Recent rallies held by Alexei Navalny have shown the unthinkable: that a Russian politician can draw crowds of thousands without the helping hand of the Kremlin or any true catalyst. Navalny’s campaign tour across Russia has been a striking success, despite his ineligibility for the office of president. From Murmansk to Yekaterinburg to Omsk—none particularly known for their political activity—droves have turned out to hear the opposition leader speak. Navalny’s tour has demonstrated to the Putin regime and the Russian public his growing political strength.

Navalny is not the only figure in Russian politics to show strength through numbers. Demonstrations of force—mainly in the form of street activism—are increasingly prevalent as the Kremlin’s grip on the opposition has weakened. The regime no longer has the loudest voice or the final say in politics.
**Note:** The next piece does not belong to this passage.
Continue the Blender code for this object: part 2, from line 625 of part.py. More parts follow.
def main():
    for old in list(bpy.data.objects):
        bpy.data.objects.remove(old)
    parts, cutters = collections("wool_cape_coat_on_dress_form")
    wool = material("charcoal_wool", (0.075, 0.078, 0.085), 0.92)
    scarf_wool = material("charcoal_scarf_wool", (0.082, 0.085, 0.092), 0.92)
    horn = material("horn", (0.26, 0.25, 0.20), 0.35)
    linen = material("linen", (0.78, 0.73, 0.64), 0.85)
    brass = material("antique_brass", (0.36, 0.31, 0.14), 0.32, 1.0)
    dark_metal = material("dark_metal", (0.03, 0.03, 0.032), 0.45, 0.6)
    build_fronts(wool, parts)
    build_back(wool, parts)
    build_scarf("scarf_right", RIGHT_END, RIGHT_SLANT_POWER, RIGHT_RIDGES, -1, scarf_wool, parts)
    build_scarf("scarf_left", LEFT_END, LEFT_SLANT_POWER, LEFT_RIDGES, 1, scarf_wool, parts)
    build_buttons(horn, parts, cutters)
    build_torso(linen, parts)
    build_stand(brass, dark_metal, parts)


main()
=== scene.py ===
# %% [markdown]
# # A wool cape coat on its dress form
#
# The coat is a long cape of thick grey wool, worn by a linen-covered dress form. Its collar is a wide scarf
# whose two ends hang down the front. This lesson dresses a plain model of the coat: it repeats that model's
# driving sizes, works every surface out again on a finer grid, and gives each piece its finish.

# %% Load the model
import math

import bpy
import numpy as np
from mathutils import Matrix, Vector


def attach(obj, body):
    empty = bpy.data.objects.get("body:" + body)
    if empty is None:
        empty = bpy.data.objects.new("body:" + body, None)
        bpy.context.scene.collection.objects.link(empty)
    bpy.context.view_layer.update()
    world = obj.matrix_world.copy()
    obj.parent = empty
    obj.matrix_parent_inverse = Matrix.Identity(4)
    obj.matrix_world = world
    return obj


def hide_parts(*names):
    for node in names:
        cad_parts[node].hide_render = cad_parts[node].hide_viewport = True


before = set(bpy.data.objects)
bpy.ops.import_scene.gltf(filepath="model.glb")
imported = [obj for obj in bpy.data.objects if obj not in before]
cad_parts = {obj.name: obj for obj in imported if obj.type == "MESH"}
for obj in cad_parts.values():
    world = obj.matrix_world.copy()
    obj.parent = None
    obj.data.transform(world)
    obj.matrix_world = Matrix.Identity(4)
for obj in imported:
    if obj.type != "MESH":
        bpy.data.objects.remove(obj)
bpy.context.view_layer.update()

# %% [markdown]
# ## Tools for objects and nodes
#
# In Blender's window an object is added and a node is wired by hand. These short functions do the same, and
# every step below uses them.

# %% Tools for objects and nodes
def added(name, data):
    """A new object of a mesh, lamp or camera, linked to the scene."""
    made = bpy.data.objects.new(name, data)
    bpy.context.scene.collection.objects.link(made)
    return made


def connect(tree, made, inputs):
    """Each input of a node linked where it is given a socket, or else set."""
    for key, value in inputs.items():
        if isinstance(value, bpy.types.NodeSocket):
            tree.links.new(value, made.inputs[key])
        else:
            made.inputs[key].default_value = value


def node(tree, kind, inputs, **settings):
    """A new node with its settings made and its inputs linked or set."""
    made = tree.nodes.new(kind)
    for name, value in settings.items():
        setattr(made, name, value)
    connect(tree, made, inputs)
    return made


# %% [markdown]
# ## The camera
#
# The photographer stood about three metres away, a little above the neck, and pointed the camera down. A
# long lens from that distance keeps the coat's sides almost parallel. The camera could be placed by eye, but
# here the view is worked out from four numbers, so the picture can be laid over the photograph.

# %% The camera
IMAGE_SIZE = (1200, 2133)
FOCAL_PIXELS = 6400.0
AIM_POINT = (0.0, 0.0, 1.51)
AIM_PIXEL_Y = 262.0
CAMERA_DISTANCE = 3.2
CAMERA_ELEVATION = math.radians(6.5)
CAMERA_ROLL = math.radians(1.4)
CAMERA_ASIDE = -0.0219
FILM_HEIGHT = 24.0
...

Other ambitious and autonomous players have emerged, including Chechen leader Ramzan Kadyrov and the ultraconservatives represented by Duma member Natalya Poklonskaya.

Ultraconservatives have few qualms about violent protest. This was made explicit by their reaction to Alexei Uchitel’s new film Matilda, when they took to burning cars and threatening to escalate to movie theaters. The regime’s proxies—Putin’s press secretary Dmitry Peskov, Culture Minister Vladimir Medinsky, and Duma members—have fallen on the side of Uchitel, condemning violent activism and arresting the most extreme members of the movement. Yet ultraconservatives haven’t been cowed. Poklonskaya’s rhetoric continues, and many movie theaters refuse to show the film and play with the fire that may ensue. 
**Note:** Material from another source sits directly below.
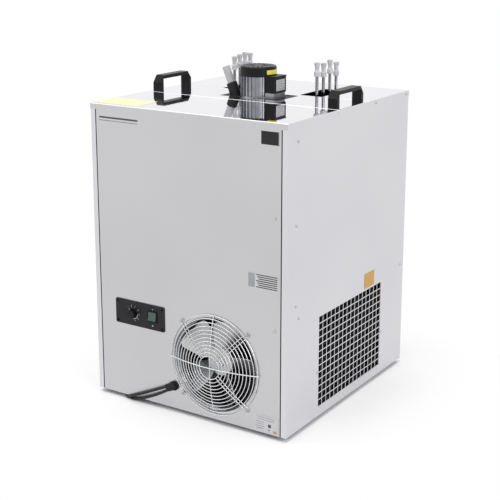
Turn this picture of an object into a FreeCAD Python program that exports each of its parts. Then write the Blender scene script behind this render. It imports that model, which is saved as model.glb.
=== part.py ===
import FreeCAD, Part

import math
import os
import re

import Sketcher
from FreeCAD import Placement, Rotation, Vector

# Under-counter beer cooler with an ice bank, a cooling bath and a pump motor on top
# X runs to the right along the front, Y runs to the back, Z is up, and the feet stand on Z = 0.
# The origin lies on the floor under the middle of the cabinet.

doc = FreeCAD.newDocument("beer_cooler")
sheet = doc.addObject("Spreadsheet::Sheet", "Sizes")
names = []
parts = {}


def add_sizes(title, values):
    """Write one block of named sizes into the sheet, in millimetres, degrees or plain counts."""
    row = len(names) + 1
    sheet.set(f"C{row}", title)
    for name, number in values.items():
        names.append(name)
        row = len(names)
        sheet.set(f"A{row}", name)
        sheet.set(f"B{row}", str(number))
        sheet.setAlias(f"B{row}", name)
    sheet.recompute()


def linked(expression):
    """Turn the bare size names in an expression into references to the sheet."""
    return re.sub(r"[a-z][a-z0-9_]*", lambda m: "Sizes." + m[0] if m[0] in names else m[0], expression)


def value(expression):
    """The number that an expression in size names gives now."""
    return float(sheet.evalExpression(linked(expression)))


def bind(thing, **expressions):
    """Bind properties to size expressions; base_x, base_y and base_z stand for the placement."""
    for key, expression in expressions.items():
        if key.startswith("base_"):
            key = "Placement.Base." + key[-1]
        thing.setExpression(key, linked(expression))
    return thing


def keep(thing, name):
    """Give a finished sub-part its label and list it for export."""
    thing.Label = name
    parts[name] = thing
    return thing


def new_body(name):
    """An empty body that becomes the sub-part of that name."""
    return keep(doc.addObject("PartDesign::Body", name), name)


def new_sketch(body, role, level, name):
    """A sketch on one of the body's own origin planes, lifted along the plane's normal."""
    sketch = body.newObject("Sketcher::SketchObject", name)
    plane = [one for one in body.Origin.OriginFeatures if one.Role == role][0]
    sketch.AttachmentSupport = (plane, [""])
    sketch.MapMode = "FlatFace"
    sketch.setExpression("AttachmentOffset.Base.z", linked(level))
    return sketch


def draw_outline(sketch, points):
    """Draw one closed outline of straight edges, each corner bound to two expressions."""
    places = [Vector(value(across), value(up), 0) for across, up in points]
    first = sketch.GeometryCount
    total = len(points)
    for index in range(total):
        sketch.addGeometry(Part.LineSegment(places[index], places[(index + 1) % total]))
    for index in range(total):
        after = first + (index + 1) % total
        sketch.addConstraint(Sketcher.Constraint("Coincident", first + index, 2, after, 1))
    for index, (across, up) in enumerate(points):
        for kind, expression, number in (
            ("DistanceX", across, places[index].x),
            ("DistanceY", up, places[index].y),
        ):
            label = f"{kind[-1].lower()}{first + index}"
            place = sketch.addConstraint(Sketcher.Constraint(kind, first + index, 1, number))
            sketch.renameConstraint(place, label)
            sketch.setExpression("Constraints." + label, linked(expression))


def draw_circle(sketch, across, up, radius):
    """Draw one circle, its centre and radius bound to expressions."""
    centre = Vector(value(across), value(up), 0)
    index = sketch.addGeometry(Part.Circle(centre, Vector(0, 0, 1), value(radius)))
    for kind, expression, number in (("DistanceX", across, centre.x), ("DistanceY", up, centre.y)):
        label = f"c{kind[-1].lower()}{index}"
        place = sketch.addConstraint(Sketcher.Constraint(kind, index, 3, number))
        sketch.renameConstraint(place, label)
        sketch.setExpression("Constraints." + label, linked(expression))
    place = sketch.addConstraint(Sketcher.Constraint("Radius", index, value(radius)))
    sketch.renameConstraint(place, f"r{index}")
    sketch.setExpression(f"Constraints.r{index}", linked(radius))


def outline(body, role, points, level="0", name="Outline"):
    """A sketch that holds one closed outline."""
    sketch = new_sketch(body, role, level, name)
    draw_outline(sketch, points)
    return sketch


def rectangle(low_x, low_y, high_x, high_y):
    """The four corners of a rectangle, as pairs of expressions."""
    return [(low_x, low_y), (high_x, low_y), (high_x, high_y), (low_x, high_y)]


def circles(body, role, places, level="0", name="Circles"):
    """A sketch that holds circles, each given as across, up and radius."""
    sketch = new_sketch(body, role, level, name)
    for across, up, radius in places:
        draw_circle(sketch, across, up, radius)
    return sketch


def pad(body, sketch, length, reverse=False, both=False):
    """Raise a sketch into a solid by a length, to either side of it if asked."""
    feature = body.newObject("PartDesign::Pad", "Pad")
    feature.Profile = sketch
    feature.Reversed = reverse
    feature.SideType = "Symmetric" if both else "One side"
    feature.setExpression("Length", linked(length))
    return feature


def pocket(body, sketch, length, reverse=False, both=False):
    """Cut a sketch into the solid by a length."""
    feature = body.newObject("PartDesign::Pocket", "Pocket")
    feature.Profile = sketch
    feature.Reversed = reverse
    feature.SideType = "Symmetric" if both else "One side"
    feature.setExpression("Length", linked(length))
    return feature


def turned(name, points):
    """A body turned about its own Z axis from an outline of radius and height."""
    body = new_body(name)
    sketch = outline(body, "XZ_Plane", points)
    feature = body.newObject("PartDesign::Revolution", "Revolution")
    feature.Profile = sketch
    feature.ReferenceAxis = (sketch, ["V_Axis"])
    feature.Angle = 360
    return body


def around(body, features, count):
    """Repeat features round the body's Z axis."""
    pattern = body.newObject("PartDesign::PolarPattern", "PolarPattern")
    pattern.Originals = features
    axis = [one for one in body.Origin.OriginFeatures if one.Role == "Z_Axis"][0]
    pattern.Axis = (axis, [""])
    pattern.Angle = 360
    pattern.setExpression("Occurrences", linked(count))
    body.Tip = pattern
    return pattern


def place(thing, x="0", y="0", z="0", turn=None):
    """Set a sub-part down at a bound place, turned if asked."""
    if turn:
        thing.Placement = Placement(Vector(0, 0, 0), turn)
    return bind(thing, base_x=x, base_y=y, base_z=z)


def feature(name, shape):
    """A sub-part whose shape is worked out here from the sheet's sizes."""
    thing = doc.addObject("Part::Feature", name)
    thing.Shape = shape
    return keep(thing, name)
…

The authorities were equally stymied by rallies in support of Myanmar’s Rohingya Muslims in Moscow and Grozny. When a protester in front of Myanmar’s embassy was captured on film with a gun proudly displayed, the takeaway for the opposition was clear: the authorities defer to force and violence. Ramzan Kadyrov and a number of Russian Muslims have come out in opposition to Moscow on the Rohingya issue, which finds Russia siding with China and, by proxy, the government of Myanmar. Kadyrov will support the Russian regime as long as its behavior is in line with his convictions. The point of divergence could spell trouble for the Kremlin.

The Kremlin’s strength has long rested in its ability to manage the polyphonic Putin majority. It has done so by adjusting its message to appeal to different factions, losing an identity of its own in the process. Kremlin watchers could discern where the regime stood by analyzing the messages coming from Moscow. The regime has ceased to be an effective conductor of its orchestra, and with the breakdown of its ability to manage its supporters, cracks in the Kremlin have begun to show.

The heightened activism of the radical fringe groups was the first sign of the regime’s weakness. The center could no longer keep opposition elements within the accepted framework, and once free, radicals began to express their views. Players like Ramzan Kadyrov and Natalya Poklonskaya occupy an uneasy ground between the regime and the fringes, restricted from upward mobility in Putin’s power structure but newly emboldened to incite radical activism.

Did Poklonskaya or Kadyrov set out to expose the Kremlin’s weakness? No. On the contrary, they picked fights with the regime to showcase their own strength and ability to push back against dictates from on high. But the state has faltered in its response to insubordination among its ranks, causing the provocateurs to doubt their leader.

What will be the fates of the insurgent figures who revealed the Kremlin’s weakness? Some posit that Moscow can’t replace the current Chechen leadership without provoking another war in the Caucasus. Yet Kadyrov’s statements last year, before his term was set to expire, indicate that he feels deep uncertainty about his position. A significant number of military and security officials have come out against him, and there are other candidates lining up to fill his post.

Conversely, there are no notable social groups behind Natalya Poklonskaya. Putin à la 2007 would have had little trouble restoring the status quo by putting Poklonskaya back in her place, but Putin à la 2017 finds himself unable to do so. As the Kremlin no longer understands what forces are at play in Russia, cracking down on any one group poses a danger. What if those that take to the streets (Navalny, Kadyrov, and ultraconservatives) are indeed the majority?

It would be erroneous to suggest that the regime is now weaker than its radical supporters. It can still resort to force and call the rebels to order, and it still controls the mechanisms of power—but it has lost its nerve to act decisively. The radicals, on the other hand, firmly believe they are in the right and are prepared to fight for those beliefs.

The most ardent supporters of the regime have inflicted more damage upon it than its opponents. In the process, moderate supporters—who value stability and order above all—have realized that the authorities can no longer protect them from the radicals. As the opposition gains strength and numbers, it could become more attractive to stability-seeking moderates.

Ultimately, the order that the majority craves is out of sight. The growing strength of radical actors has collided with an impotent regime and generated demand for an alternative force, creating an opening for the opposition. The Kremlin cannot afford to lose popular support, and thus may refrain from curbing Kadyrov and ultraconservative activism. More troubling for the regime is that it fears engaging its supporters, for they may prove more powerful.